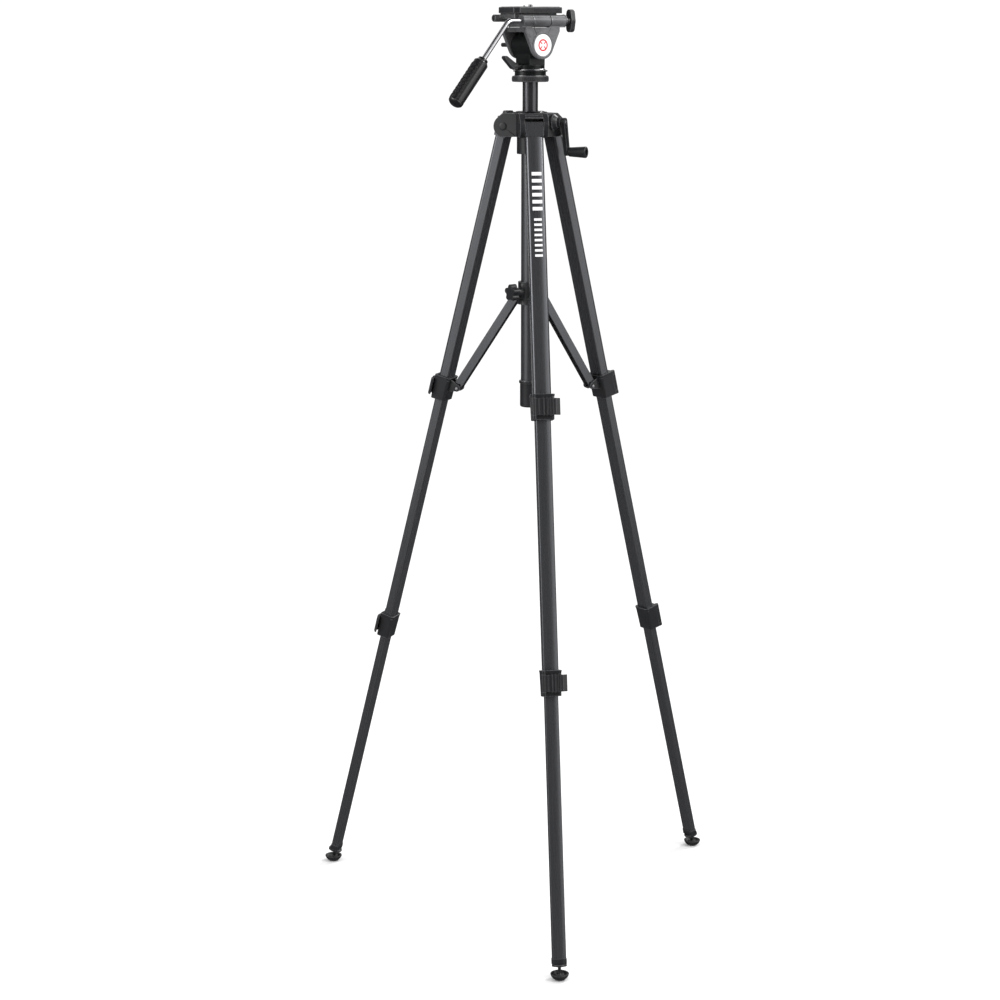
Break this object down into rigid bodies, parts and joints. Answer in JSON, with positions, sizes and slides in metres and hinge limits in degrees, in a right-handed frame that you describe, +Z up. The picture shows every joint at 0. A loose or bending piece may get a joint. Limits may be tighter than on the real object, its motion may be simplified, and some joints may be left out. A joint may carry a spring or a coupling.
{
  "type": "surveyor tripod",
  "caption": "Free-standing tripod with telescoping lever-clamped legs, a geared centre column, a mid-level spreader and a pan and tilt head with a handle and quick release plate.",
  "frame": {"origin": "on the ground, midway between the front foot and the two rear feet; the column axis stands a quarter of the foot circle's radius behind it", "axes": "+Z up along the centre column; -Y towards the front foot; +X to the right seen from the front"},
  "size_m": [0.6654, 0.58, 1.459],
  "materials": {
    "anodised_tube": "satin",
    "column_anodised": "satin",
    "moulded_plastic": "matte",
    "lever_plastic": "gloss",
    "head_casting": "satin",
    "plate_plastic": "matte",
    "rubber": "matte",
    "grip_rubber": "satin",
    "steel": "satin",
    "chrome": "polished",
    "badge_white": "gloss",
    "level_glass": "gloss"
  },
  "bodies": {
    "crown": {"crown": "head_casting", "leg_hinge_pins": "steel", "bubble_level": "level_glass", "column_bush": "moulded_plastic", "guide_tube": "anodised_tube", "guide_tube_cap": "moulded_plastic"},
    "leg_a_upper": {"leg_a_top_fitting": "moulded_plastic", "leg_a_upper_tube": "anodised_tube", "leg_a_upper_clamp": "moulded_plastic"},
    "leg_a_upper_lever": {"leg_a_upper_lever": "lever_plastic"},
    "leg_a_middle": {"leg_a_middle_tube": "anodised_tube", "leg_a_lower_clamp": "moulded_plastic"},
    "leg_a_lower_lever": {"leg_a_lower_lever": "lever_plastic"},
    "leg_a_lower": {"leg_a_lower_tube": "anodised_tube", "leg_a_foot_plug": "moulded_plastic"},
    "leg_a_foot": {"leg_a_foot_pad": "rubber"},
    "brace_a": {"brace_a": "anodised_tube"},
    "leg_b_upper": {"leg_b_top_fitting": "moulded_plastic", "leg_b_upper_tube": "anodised_tube", "leg_b_upper_clamp": "moulded_plastic"},
    "leg_b_upper_lever": {"leg_b_upper_lever": "lever_plastic"},
    "leg_b_middle": {"leg_b_middle_tube": "anodised_tube", "leg_b_lower_clamp": "moulded_plastic"},
    "leg_b_lower_lever": {"leg_b_lower_lever": "lever_plastic"},
    "leg_b_lower": {"leg_b_lower_tube": "anodised_tube", "leg_b_foot_plug": "moulded_plastic"},
    "leg_b_foot": {"leg_b_foot_pad": "rubber"},
    "brace_b": {"brace_b": "anodised_tube"},
    "leg_c_upper": {"leg_c_top_fitting": "moulded_plastic", "leg_c_upper_tube": "anodised_tube", "leg_c_upper_clamp": "moulded_plastic"},
    "leg_c_upper_lever": {"leg_c_upper_lever": "lever_plastic"},
    "leg_c_middle": {"leg_c_middle_tube": "anodised_tube", "leg_c_lower_clamp": "moulded_plastic"},
    "leg_c_lower_lever": {"leg_c_lower_lever": "lever_plastic"},
    "leg_c_lower": {"leg_c_lower_tube": "anodised_tube", "leg_c_foot_plug": "moulded_plastic"},
    "leg_c_foot": {"leg_c_foot_pad": "rubber"},
    "brace_c": {"brace_c": "anodised_tube"},
    "hub": {"brace_hub": "moulded_plastic"},
    "hub_knob": {"brace_lock_knob": "moulded_plastic"},
    "column": {"centre_column": "column_anodised", "pan_base": "head_casting"},
    "crank": {"elevator_pinion": "steel", "crank_arm": "moulded_plastic"},
    "crank_knob": {"crank_knob": "moulded_plastic"},
    "column_lock": {"column_lock_knob": "moulded_plastic"},
    "pan": {"pan_body": "head_casting"},
    "pan_lock": {"pan_lock_lever": "moulded_plastic"},
    "tilt": {"tilt_body": "head_casting", "tilt_axle": "badge_white", "handle_rod": "chrome", "handle_grip": "grip_rubber"},
    "tilt_lock": {"tilt_lock_knob": "moulded_plastic"},
    "flip": {"flip_platform": "head_casting"},
    "flip_lock": {"flip_lock_knob": "moulded_plastic"},
    "quick_plate": {"quick_release_plate": "plate_plastic"},
    "release": {"release_lever": "moulded_plastic"},
    "camera_screw": {"camera_screw": "steel"},
    "steady_pin": {"steady_pin": "steel"}
  },
  "joints": [
    {"name": "leg_a_fold", "type": "hinge", "parent": "crown", "child": "leg_a_upper", "pos_m": [0, 0.05493, 1.272], "axis": [1, 0, 0], "range_deg": [0, 12.5]},
    {"name": "leg_b_fold", "type": "hinge", "parent": "crown", "child": "leg_b_upper", "pos_m": [0.03204, 0.11043, 1.272], "axis": [-0.5, 0.866, 0], "range_deg": [0, 12.5]},
    {"name": "leg_c_fold", "type": "hinge", "parent": "crown", "child": "leg_c_upper", "pos_m": [-0.03204, 0.11043, 1.272], "axis": [-0.5, -0.866, 0], "range_deg": [0, 12.5]},
    {"name": "hub_rise", "type": "slide", "parent": "crown", "child": "hub", "axis": [0, 0, 1], "range_m": [0, 0.02146]},
    {"name": "brace_a_swing", "type": "hinge", "parent": "hub", "child": "brace_a", "pos_m": [0, 0.06693, 0.9972], "axis": [1, 0, 0], "range_deg": [0, 32.15]},
    {"name": "brace_b_swing", "type": "hinge", "parent": "hub", "child": "brace_b", "pos_m": [0.02165, 0.10443, 0.9972], "axis": [-0.5, 0.866, 0], "range_deg": [0, 32.15]},
    {"name": "brace_c_swing", "type": "hinge", "parent": "hub", "child": "brace_c", "pos_m": [-0.02165, 0.10443, 0.9972], "axis": [-0.5, -0.866, 0], "range_deg": [0, 32.15]},
    {"name": "brace_lock", "type": "hinge", "parent": "hub", "child": "hub_knob", "pos_m": [-0.02468, 0.07768, 1.012], "axis": [-0.866, -0.5, 0], "range_deg": [0, 180]},
    {"name": "leg_a_upper_draw", "type": "slide", "parent": "leg_a_upper", "child": "leg_a_middle", "axis": [0, 0.2489, 0.9685], "range_m": [0, 0.345]},
    {"name": "leg_a_lower_draw", "type": "slide", "parent": "leg_a_middle", "child": "leg_a_lower", "axis": [0, 0.2489, 0.9685], "range_m": [0, 0.385]},
    {"name": "leg_b_upper_draw", "type": "slide", "parent": "leg_b_upper", "child": "leg_b_middle", "axis": [-0.2155, -0.1244, 0.9685], "range_m": [0, 0.345]},
    {"name": "leg_b_lower_draw", "type": "slide", "parent": "leg_b_middle", "child": "leg_b_lower", "axis": [-0.2155, -0.1244, 0.9685], "range_m": [0, 0.385]},
    {"name": "leg_c_upper_draw", "type": "slide", "parent": "leg_c_upper", "child": "leg_c_middle", "axis": [0.2155, -0.1244, 0.9685], "range_m": [0, 0.345]},
    {"name": "leg_c_lower_draw", "type": "slide", "parent": "leg_c_middle", "child": "leg_c_lower", "axis": [0.2155, -0.1244, 0.9685], "range_m": [0, 0.385]},
    {"name": "leg_a_upper_flip", "type": "hinge", "parent": "leg_a_upper", "child": "leg_a_upper_lever", "pos_m": [-0.01465, -0.07335, 0.85273], "axis": [0, -0.2489, -0.9685], "range_deg": [0, 110]},
    {"name": "leg_a_lower_flip", "type": "hinge", "parent": "leg_a_middle", "child": "leg_a_lower_lever", "pos_m": [-0.0126, -0.17747, 0.44068], "axis": [0, -0.2489, -0.9685], "range_deg": [0, 110]},
    {"name": "leg_b_upper_flip", "type": "hinge", "parent": "leg_b_upper", "child": "leg_b_upper_lever", "pos_m": [0.15046, 0.16188, 0.85273], "axis": [0.2155, 0.1244, -0.9685], "range_deg": [0, 110]},
    {"name": "leg_b_lower_flip", "type": "hinge", "parent": "leg_b_middle", "child": "leg_b_lower_lever", "pos_m": [0.2396, 0.21571, 0.44068], "axis": [0.2155, 0.1244, -0.9685], "range_deg": [0, 110]},
    {"name": "leg_c_upper_flip", "type": "hinge", "parent": "leg_c_upper", "child": "leg_c_upper_lever", "pos_m": [-0.13581, 0.18725, 0.85273], "axis": [-0.2155, 0.1244, -0.9685], "range_deg": [0, 110]},
    {"name": "leg_c_lower_flip", "type": "hinge", "parent": "leg_c_middle", "child": "leg_c_lower_lever", "pos_m": [-0.227, 0.23754, 0.44068], "axis": [-0.2155, 0.1244, -0.9685], "range_deg": [0, 110]},
    {"name": "leg_a_foot_swivel", "type": "hinge", "parent": "leg_a_lower", "child": "leg_a_foot", "pos_m": [0, -0.27578, 0.0062], "axis": [1, 0, 0], "range_deg": [-30, 8]},
    {"name": "leg_b_foot_swivel", "type": "hinge", "parent": "leg_b_lower", "child": "leg_b_foot", "pos_m": [0.31845, 0.27578, 0.0062], "axis": [-0.5, 0.866, 0], "range_deg": [-30, 8]},
    {"name": "leg_c_foot_swivel", "type": "hinge", "parent": "leg_c_lower", "child": "leg_c_foot", "pos_m": [-0.31845, 0.27578, 0.0062], "axis": [-0.5, -0.866, 0], "range_deg": [-30, 8]},
    {"name": "column_rise", "type": "slide", "parent": "crown", "child": "column", "axis": [0, 0, 1], "range_m": [-0.044, 0.286]},
    {"name": "crank_turn", "type": "hinge", "parent": "crown", "child": "crank", "pos_m": [0.0081, 0.10596, 1.278], "axis": [0.866, -0.5, 0], "range_deg": [-2733, 422]},
    {"name": "crank_knob_spin", "type": "hinge", "parent": "crank", "child": "crank_knob", "pos_m": [0.06108, 0.08972, 1.23164], "axis": [0.866, -0.5, 0], "continuous": true},
    {"name": "column_lock", "type": "hinge", "parent": "crown", "child": "column_lock", "pos_m": [0, 0.11693, 1.243], "axis": [0, 1, 0], "range_deg": [0, 180]},
    {"name": "pan", "type": "hinge", "parent": "column", "child": "pan", "pos_m": [0, 0.09193, 1.35], "axis": [0, 0, 1], "continuous": true},
    {"name": "pan_lock", "type": "hinge", "parent": "pan", "child": "pan_lock", "pos_m": [-0.02314, 0.07802, 1.3646], "axis": [-0.8572, -0.515, 0], "range_deg": [0, 120]},
    {"name": "tilt", "type": "hinge", "parent": "pan", "child": "tilt", "pos_m": [0, 0.09193, 1.397], "axis": [-0.515, 0.8572, 0], "range_deg": [-30, 75]},
    {"name": "tilt_lock", "type": "hinge", "parent": "tilt", "child": "tilt_lock", "pos_m": [-0.01597, 0.1185, 1.397], "axis": [-0.515, 0.8572, 0], "range_deg": [0, 180]},
    {"name": "flip", "type": "hinge", "parent": "tilt", "child": "flip", "pos_m": [0.01391, 0.06878, 1.434], "axis": [0.8572, 0.515, 0], "range_deg": [0, 90]},
    {"name": "flip_lock", "type": "hinge", "parent": "tilt", "child": "flip_lock", "pos_m": [0.06062, 0.09685, 1.434], "axis": [0.8572, 0.515, 0], "range_deg": [0, 180]},
    {"name": "plate_lift", "type": "slide", "parent": "flip", "child": "quick_plate", "axis": [0, 0, 1], "range_m": [0, 0.016]},
    {"name": "plate_release", "type": "hinge", "parent": "flip", "child": "release", "pos_m": [-0.02611, 0.1082, 1.437], "axis": [0, 0, 1], "range_deg": [0, 45]},
    {"name": "screw_turn", "type": "hinge", "parent": "quick_plate", "child": "camera_screw", "pos_m": [0, 0.09193, 1.455], "axis": [0, 0, 1], "continuous": true},
    {"name": "pin_press", "type": "slide", "parent": "quick_plate", "child": "steady_pin", "axis": [0, 0, -1], "range_m": [0, 0.0024], "stiffness_N_per_m": 200, "springref_m": -0.001}
  ],
  "couplings": [
    {"joint": "leg_b_fold", "follows": "leg_a_fold", "ratio": 1},
    {"joint": "leg_c_fold", "follows": "leg_a_fold", "ratio": 1},
    {"joint": "hub_rise", "follows": "leg_a_fold", "m_per_rad": 0.097457},
    {"joint": "brace_a_swing", "follows": "leg_a_fold", "ratio": 2.5636},
    {"joint": "brace_b_swing", "follows": "leg_a_fold", "ratio": 2.5636},
    {"joint": "brace_c_swing", "follows": "leg_a_fold", "ratio": 2.5636},
    {"joint": "crank_turn", "follows": "column_rise", "rad_per_m": -166.67}
  ]
}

> _Exercise objective_:
Of the lines in the material, how many include "bodies"? Respond with the number alone.

> _The answer_:
2